Para a juíza, o fato de a administração não ter analisado o processo da companhia no prazo de 360 dias “configuraria ilegítima a incidência dos juros de mora sobre os créditos tributários sob apreciação, uma vez que a demora injustificada afronta os princípios que regem a administração pública, quais sejam legalidade, impessoalidade, moralidade, publicidade e eficiência, previstos no artigo 37 da Constituição Federal”.
A liminar deve encorajar outras companhias a entrar com ações, segundo Rafael Goulart. O escritório entrou com outros pedidos semelhantes. Entre eles, um pedido de liminar que foi negado no dia 15 de junho pela juíza Andréa Cunha Esmeraldo, da 4ª Vara Federal do Rio de Janeiro.

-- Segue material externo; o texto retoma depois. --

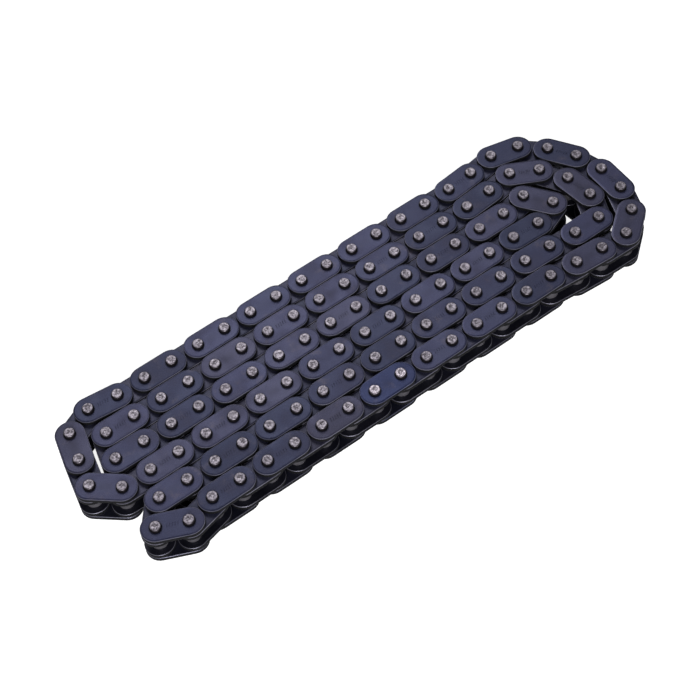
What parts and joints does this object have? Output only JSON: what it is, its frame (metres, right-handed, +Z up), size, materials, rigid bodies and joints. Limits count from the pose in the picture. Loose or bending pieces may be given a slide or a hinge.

Na decisão, contudo, a magistrada entendeu que, como o Ministério da Fazenda, por meio de comunicado, estabeleceu que as sessões foram suspensas, mas que serão reprogramadas “sem prejuízo do total de sessões previstas para o ano”, nada impediria que esses recursos sejam julgados mais rápido após a reestruturação do Carf.
“Ademais, não se vislumbra risco de dano irreparável ou de difícil reparação, caso venha a ser reconhecida posteriormente a suspensão da incidência dos juros quando da prolação da sentença, vez que o impetrante não está na iminência de ser cobrado quanto aos créditos questionados”, diz a juíza na decisão.
O advogado Caio Marques Taniguchi, do Aidar SBZ, afirma que a tese o surpreendeu positivamente. Segundo ele, alguns contribuintes já tinham conseguido na Justiça o julgamento de seus processos administrativos em 30 dias, com a lei de 2007. Porém, acrescenta, que a liminar abre um novo caminho para a discussão ao afastar a incidência de juros de mora. “Ao considerar que a taxa Selic hoje é superior à inflação, tem sido um ótimo negócio para o Fisco deixar essas ações correndo”, diz.
Para o advogado, “o contribuinte não pode pagar pela morosidade do Fisco, ainda que a Operação Zelotes traga um justo motivo para a interrupção dos julgamentos”. Taniguchi também acredita que poderá se discutir na Justiça o pagamento da multa moratória de 75% do valor, que é lançada na autuação fiscal.
A demora nos julgamentos do Carf, porém, já vinha ocorrendo mesmo antes da operação, segundo o advogado Vinicius Branco, do Levy & Salomão Advogados. “O atraso já estava acontecendo devido ao acúmulo de processos”, diz.
Branco afirma que tem entrado com ações semelhantes no Judiciário para discutir a demora, independentemente da Operação Zelotes. “Passou dos 360 dias o contribuinte não tem que pagar juros de mora”. Segundo o advogado, essas ações são uma forma de apressar os julgamentos. Para isso, já conta com decisões mais antigas do Superior Tribunal de Justiça (STJ) que determinam o julgamento de processos administrativos, mesmo antes da lei que fixou o prazo de 360 dias. A nova liminar, porém, dá um passo a mais ao afastar o pagamento dos juros de mora.
Procurados pelo Valor, o Ministério da Fazenda, a Receita Federal e a Procuradoria-Geral da Fazenda Nacional (PGFN) não deram retorno até o fechamento da edição.